Education sentimentale.

 

L'Éducation sentimentale (“Sentimental Education,” 1869) is a novel by Flaubert. Sybil Swallow (as Kinbote calls Shade's wife, born Irondell) brings to mind L'Hirondelle, the diligence that transports Emma Bovary every Thursday to her ‘piano lessons’ in Rouen, where “she discovers in adultery all the platitudes of marriage.”

 

In his diary (the entry of Aug. 30, 1918) Blok mentions dvoyniki (the dopplegangers) whom he conjured up in 1901 (when he courted Lyubov Mendeleev, his future wife), drugoe ya (alter ego) and Botkinskiy period (the Botkin period) of his life:

 

К ноябрю началось явное моё колдовство, ибо я вызвал двойников  ("Зарево белое...", "Ты - другая, немая...").

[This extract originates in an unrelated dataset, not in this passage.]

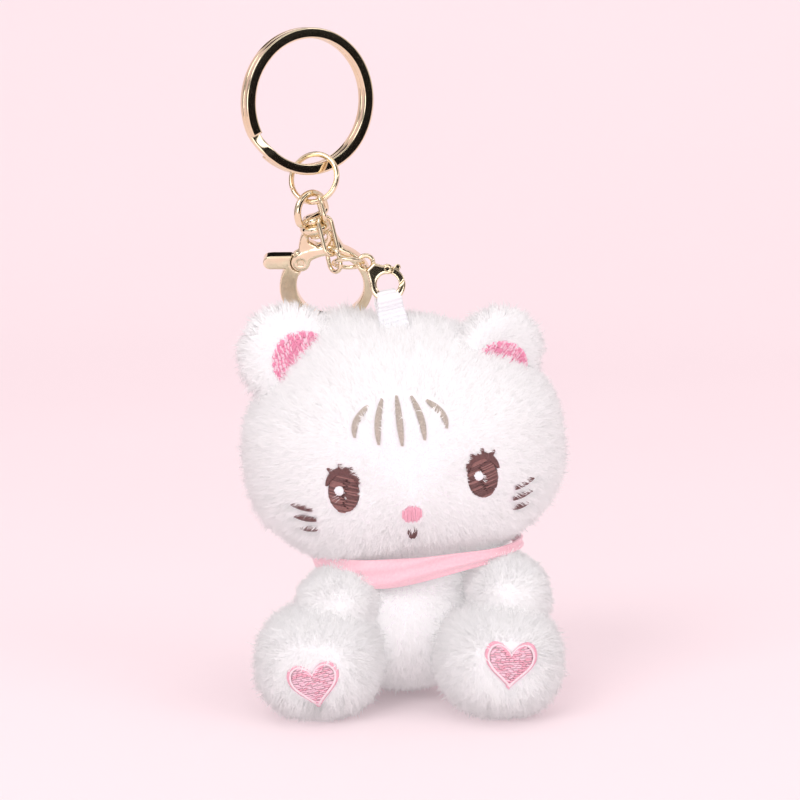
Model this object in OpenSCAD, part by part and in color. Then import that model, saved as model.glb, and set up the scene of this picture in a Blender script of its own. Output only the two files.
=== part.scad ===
// Stuffed kitten keychain: a split ring, a swivel snap clasp, a short chain with a
// lobster clasp, and a sitting kitten of pile fabric on a ribbon loop.
// Millimetres, +Z up. The kitten faces -Y. The origin is the centre of the split ring.

/* [Split ring] */
// Outer diameter of the split ring
ring_od = 30; // [29:0.5:31]
// Radial width of the flat ring wire
ring_band = 2.2; // [2.0:0.1:2.3]
// Thickness of one turn of the flat ring wire
ring_turn = 1.4; // [1.3:0.05:1.45]
// Turn of the ring about the vertical, left side forward
ring_yaw = 32; // [28:1:34]

/* [Jump ring and chain] */
// Outer diameter of the jump ring
jump_od = 11.2; // [11:0.1:11.4]
// Wire diameter of the jump ring
jump_wire = 1.15; // [1.0:0.05:1.2]
// Wire diameter of the chain links and the end ring
link_wire = 0.9; // [0.8:0.05:0.95]
// Outer diameter of the end ring
end_od = 7.0; // [6.9:0.1:7.1]

/* [Swivel clasp] */
// Inner radius of the claw
claw_r = 7.0; // [6.8:0.1:7.2]
// Width of the claw's band
claw_band = 1.8; // [1.7:0.1:2.0]
// Width of the claw on the gate's side
claw_side = 3.5; // [3.2:0.1:3.6]
// Thickness of the claw, front to back
claw_thick = 3.0; // [2.8:0.1:3.2]
// Radius of the swivel post
post_r = 1.0; // [0.9:0.05:1.1]

/* [Lobster clasp] */
// Inner radius of the lobster's hook
hook_r = 2.3; // [2.2:0.1:2.4]
// Width of the hook's band
hook_band = 1.3; // [1.2:0.1:1.3]
// Thickness of the hook, front to back
hook_thick = 2.0; // [1.9:0.1:2.1]

/* [Ribbon] */
// Width of the ribbon
ribbon_w = 6.0; // [5.8:0.1:6.2]
// Thickness of one layer of the ribbon
ribbon_t = 0.5; // [0.45:0.05:0.55]

/* [Kitten] */
// Half of the head's width, without the pile
head_rx = 30.2; // [29.8:0.1:30.5]
// Half of the head's height and depth, without the pile
head_rz = 22.5; // [22.2:0.1:22.7]
// Roll of the head, its right-hand side in front view up
head_roll = 5.5; // [4:0.5:7]
// Thickness of the cover fabric
cover_t = 1.0; // [0.8:0.1:1.2]
// Radius of the torso
torso_r = 15.5; // [15:0.1:16]
// Radius of a leg
leg_r = 9.4; // [9.2:0.1:9.6]
// Radius of an arm
arm_r = 5.4; // [5.2:0.1:5.6]
// Radius of an ear
ear_r = 7.6; // [7.4:0.1:7.8]
// Height of the embroidery above the cover
stitch_t = 0.5; // [0.4:0.05:0.6]

/* [Hidden] */
$fn = 64;

gold = "#d9bf8c";
steel = "#b9bcc0";
pile_white = "#f4eef2";
ribbon_white = "#fafafa";
fill_white = "#eeeeee";
pink = "#f2a6bd";
satin_pink = "#f6c3cc";
brown = "#5a3330";
beige = "#c9bfb4";

// Gap between the two turns of the split ring
turn_gap = 0.08;
// Angle over which the ring's turns are one piece, and where it lies
cross_sweep = 14;
cross_at = 211;
ring_ri = ring_od / 2 - ring_band;
ring_rise = ring_turn + turn_gap;

// The jump ring: centre, turn about the vertical (right side forward), lean (top back)
jump_c = [1.2, 0.1, -15.7];
jump_yaw = 22;
jump_tilt = 18;
jump_r = (jump_od - jump_wire) / 2;
// Width of the cut where the wire's ends meet
wire_cut = 0.12;

// Rotations of a vector, in degrees
function turn_x(a, v) = [v.x, v.y * cos(a) - v.z * sin(a), v.y * sin(a) + v.z * cos(a)];
function turn_z(a, v) = [v.x * cos(a) - v.y * sin(a), v.x * sin(a) + v.y * cos(a), v.z];
// The centre of the jump ring's wire at an angle, from its right side, counter-clockwise
function on_jump_wire(a) =
  jump_c + turn_z(-jump_yaw, turn_x(-jump_tilt, jump_r * [cos(a), 0, sin(a)]));

// Swivel eye: wire, mean radius of its bow, and its turn about its own post
eye_wire = 1.5;
eye_r = 3.8;
eye_yaw = 45;
eye_leg = 1.5;
// The eye hangs on the jump ring a little left of its lowest point
eye_slack = 0.25;
eye_hold = on_jump_wire(-96);
// Lean of the clasp: lower end to the right, and lower end back
clasp_lean = 13;
clasp_back = 17;
eye_top = (jump_wire + eye_wire) / 2 + eye_slack;
// Heights along the clasp's own axis, from the jump ring's wire down
collar_z = eye_top - eye_r - eye_leg - eye_wire / 2 - 0.2;
collar_h = 2.4;
collar_r = 3.2;
post_gap = 0.06;
rivet_r = 1.6;
rivet_h = 0.8;
claw_z = collar_z - 14.2;
neck_thick = 2.4;

// Gate of the swivel clasp: pivot from the claw's centre, boss, and the arc of its end
gate_pivot = [-4.7, 6.6];
gate_boss = 2.0;
gate_gap = 0.15;
gate_reach = 11.3;
gate_slot = 1.8;
tongue_t = 1.1;
pin_r = 0.6;
pin_gap = 0.05;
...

Любовь Дмитриевна ходила на уроки к М. М. Читау, я же ждал её выхода, следил за ней и иногда провожал её до Забалканского с Гагаринской - Литейной (конец ноября, начало декабря). Чаще, чем со мной, она встречалась с кем-то - кого не видела и о котором я знал.

Появился мороз, "мятель", "неотвязный" и царица, звенящая дверь, два старца, "отрава" (непосланных цветов), свершающий и пользующийся плодами свершений ("другое я"), кто-то "смеющийся и нежный". Так кончился 1901 год.

Тут - Боткинский период.

 

The "real" name of the poet Shade, his commentator Kinbote and his murderer Gradus seems to be Botkin. An American scholar of Russian descent, Professor Vsevolod Botkin went mad and became Shade, Kinbote and Gradus after the tragic death of his daughter Nadezhda (Hazel Shade’s “real” name). Nadezhda means “hope.” There is a hope that, when Kinbote completes his work on Shade’s poem and commits suicide (on Oct. 19, 1959, the anniversary of Pushkin’s Lyceum), Botkin, like Count Vorontsov ("half-milord, half-merchant, etc."), will be full again.

 

Shade’s poem is almost finished when the author is killed by Gradus. Kinbote believes that, to be completed, Shade’s poem needs but one line (Line 1000, identical to Line 1: “I was the shadow of the waxwing slain”). But it seems that, like some sonnets, Shade’s poem also needs a coda (Line 1001: “By its own double in the windowpane”). Dvoynik (“The Double”) is a short novel (1846) by Dostoevski, a poem (1862) by Polonski and a poem (1909) by Blok.